## Task
Please write out the material that follows, exactly as it stands.

## Data block

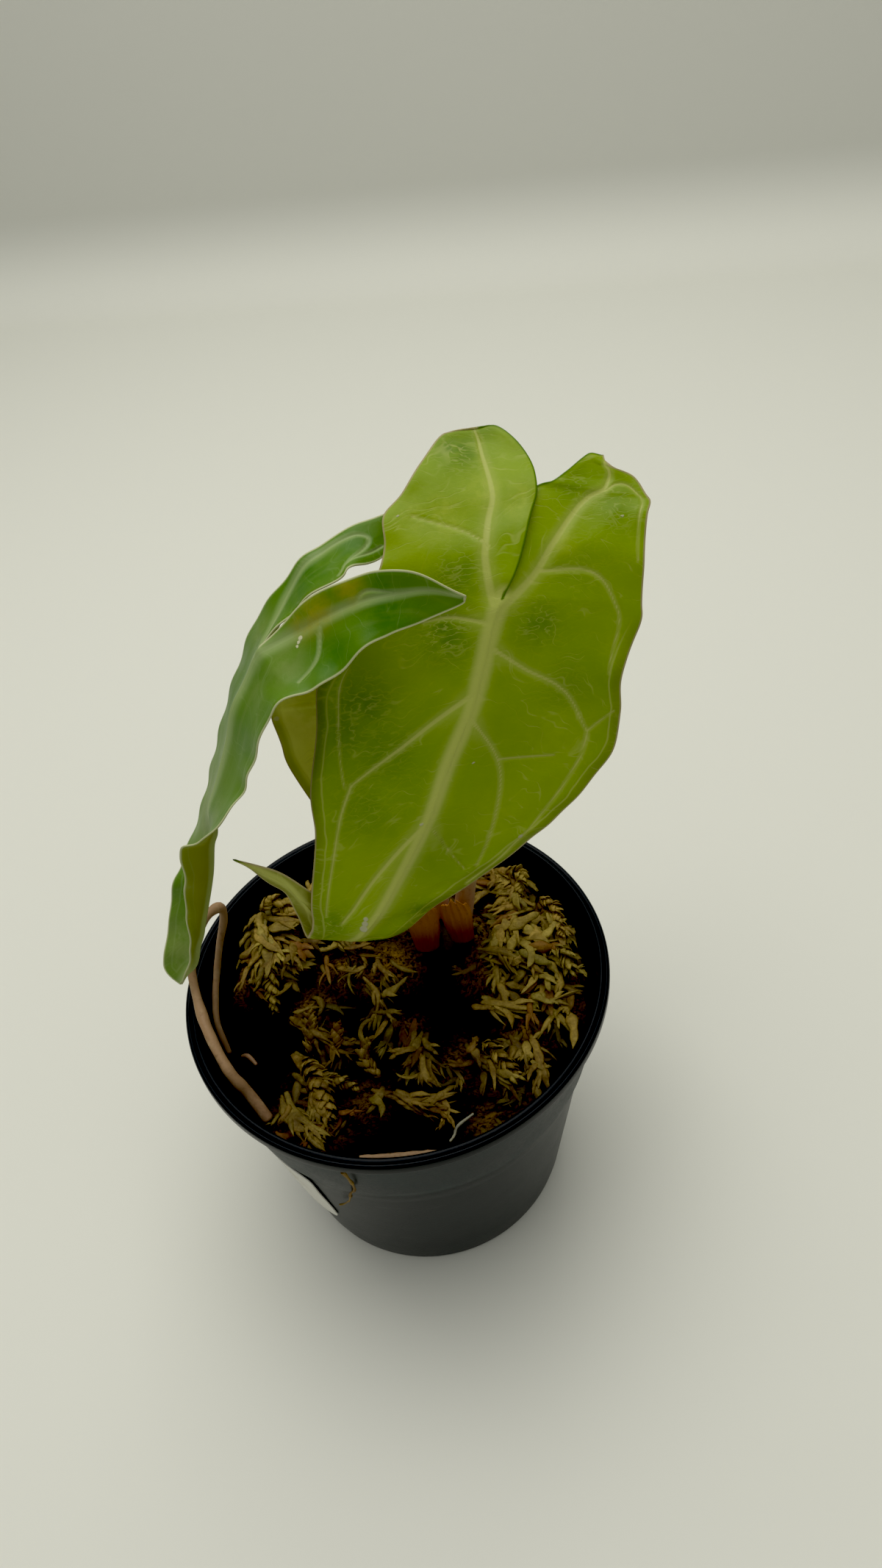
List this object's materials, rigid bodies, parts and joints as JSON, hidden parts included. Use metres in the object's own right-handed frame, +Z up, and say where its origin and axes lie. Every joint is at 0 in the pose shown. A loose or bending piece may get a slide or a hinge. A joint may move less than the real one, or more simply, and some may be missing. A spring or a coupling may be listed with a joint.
{
  "type": "potted alocasia",
  "caption": "Young alocasia with drooping arrow-shaped leaves, growing in sphagnum moss in a round black nursery pot with a blank label.",
  "frame": {"origin": "centre of the pot's flat base, on the surface it stands on", "axes": "+Z up along the pot's axis; -Y is the side the front leaf faces; +X to the right of that view"},
  "size_m": [0.1002, 0.09, 0.1743],
  "materials": {
    "pot_plastic": "semi-gloss blue-black injection-moulded plastic, dusty",
    "label_paper": "plain white coated label, blank",
    "moss": "damp long-fibre sphagnum, ochre to olive",
    "young_leaf": "glossy yellow-green leaf with pale veins",
    "old_leaf": "waxy grey-green leaf with pale veins",
    "leaf_stem": "smooth pale stem, pinkish at the foot and green above",
    "dry_sheath": "dry orange-brown leaf sheath",
    "stem_base": "dark wet corky stem",
    "root": "pinkish brown runner skin",
    "pale_root": "fresh pale root",
    "twig": "weathered twig"
  },
  "bodies": {
    "root": {"pot": "pot_plastic", "pot_label": "label_paper", "moss_bed": "moss", "stem_base": "stem_base", "front_leaf_blade": "young_leaf", "left_leaf_blade": "old_leaf", "rear_leaf_blade": "young_leaf", "front_leaf_stem": "leaf_stem", "left_leaf_stem": "leaf_stem", "rear_leaf_stem": "leaf_stem", "left_dry_sheath": "dry_sheath", "right_dry_sheath": "dry_sheath", "runner": "root", "runner_rootlet": "root", "fallen_twig": "twig", "pale_root": "pale_root", "hanging_moss_thread": "moss", "moss_tuft_1": "moss", "moss_tuft_2": "moss", "moss_tuft_3": "moss", "moss_tuft_4": "moss", "moss_tuft_5": "moss", "moss_tuft_6": "moss", "moss_tuft_7": "moss", "moss_tuft_8": "moss", "moss_tuft_9": "moss", "moss_tuft_10": "moss", "moss_tuft_11": "moss", "moss_tuft_12": "moss", "moss_tuft_13": "moss", "moss_tuft_14": "moss", "moss_tuft_15": "moss", "moss_tuft_16": "moss"}
  },
  "joints": []
}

## Completed task
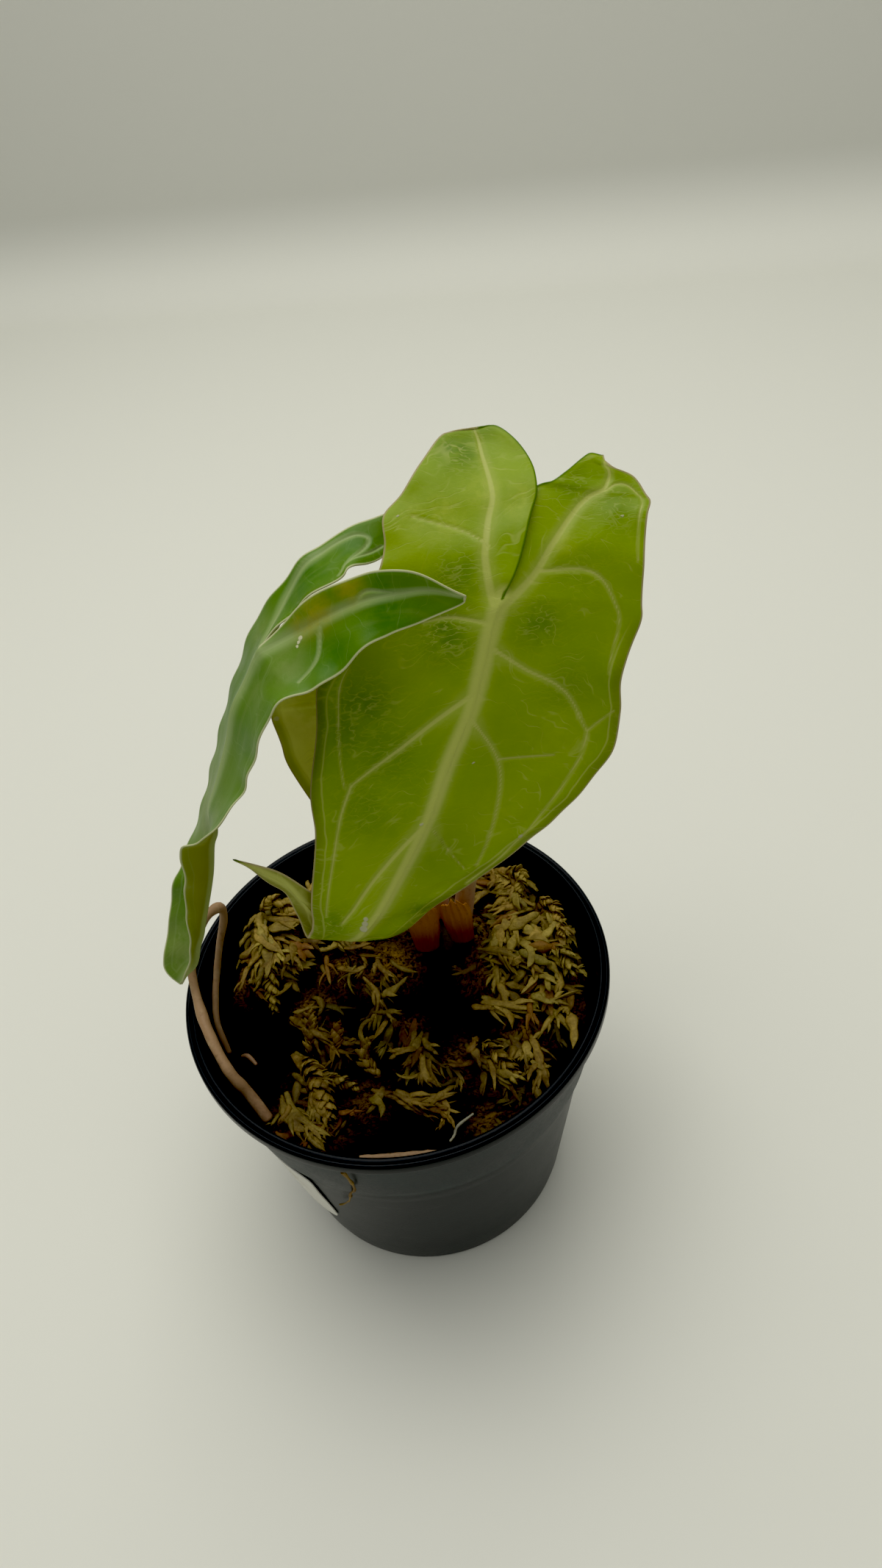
List this object's materials, rigid bodies, parts and joints as JSON, hidden parts included. Use metres in the object's own right-handed frame, +Z up, and say where its origin and axes lie. Every joint is at 0 in the pose shown. A loose or bending piece may get a slide or a hinge. A joint may move less than the real one, or more simply, and some may be missing. A spring or a coupling may be listed with a joint.
{
  "type": "potted alocasia",
  "caption": "Young alocasia with drooping arrow-shaped leaves, growing in sphagnum moss in a round black nursery pot with a blank label.",
  "frame": {"origin": "centre of the pot's flat base, on the surface it stands on", "axes": "+Z up along the pot's axis; -Y is the side the front leaf faces; +X to the right of that view"},
  "size_m": [0.1002, 0.09, 0.1743],
  "materials": {
    "pot_plastic": "semi-gloss blue-black injection-moulded plastic, dusty",
    "label_paper": "plain white coated label, blank",
    "moss": "damp long-fibre sphagnum, ochre to olive",
    "young_leaf": "glossy yellow-green leaf with pale veins",
    "old_leaf": "waxy grey-green leaf with pale veins",
    "leaf_stem": "smooth pale stem, pinkish at the foot and green above",
    "dry_sheath": "dry orange-brown leaf sheath",
    "stem_base": "dark wet corky stem",
    "root": "pinkish brown runner skin",
    "pale_root": "fresh pale root",
    "twig": "weathered twig"
  },
  "bodies": {
    "root": {"pot": "pot_plastic", "pot_label": "label_paper", "moss_bed": "moss", "stem_base": "stem_base", "front_leaf_blade": "young_leaf", "left_leaf_blade": "old_leaf", "rear_leaf_blade": "young_leaf", "front_leaf_stem": "leaf_stem", "left_leaf_stem": "leaf_stem", "rear_leaf_stem": "leaf_stem", "left_dry_sheath": "dry_sheath", "right_dry_sheath": "dry_sheath", "runner": "root", "runner_rootlet": "root", "fallen_twig": "twig", "pale_root": "pale_root", "hanging_moss_thread": "moss", "moss_tuft_1": "moss", "moss_tuft_2": "moss", "moss_tuft_3": "moss", "moss_tuft_4": "moss", "moss_tuft_5": "moss", "moss_tuft_6": "moss", "moss_tuft_7": "moss", "moss_tuft_8": "moss", "moss_tuft_9": "moss", "moss_tuft_10": "moss", "moss_tuft_11": "moss", "moss_tuft_12": "moss", "moss_tuft_13": "moss", "moss_tuft_14": "moss", "moss_tuft_15": "moss", "moss_tuft_16": "moss"}
  },
  "joints": []
}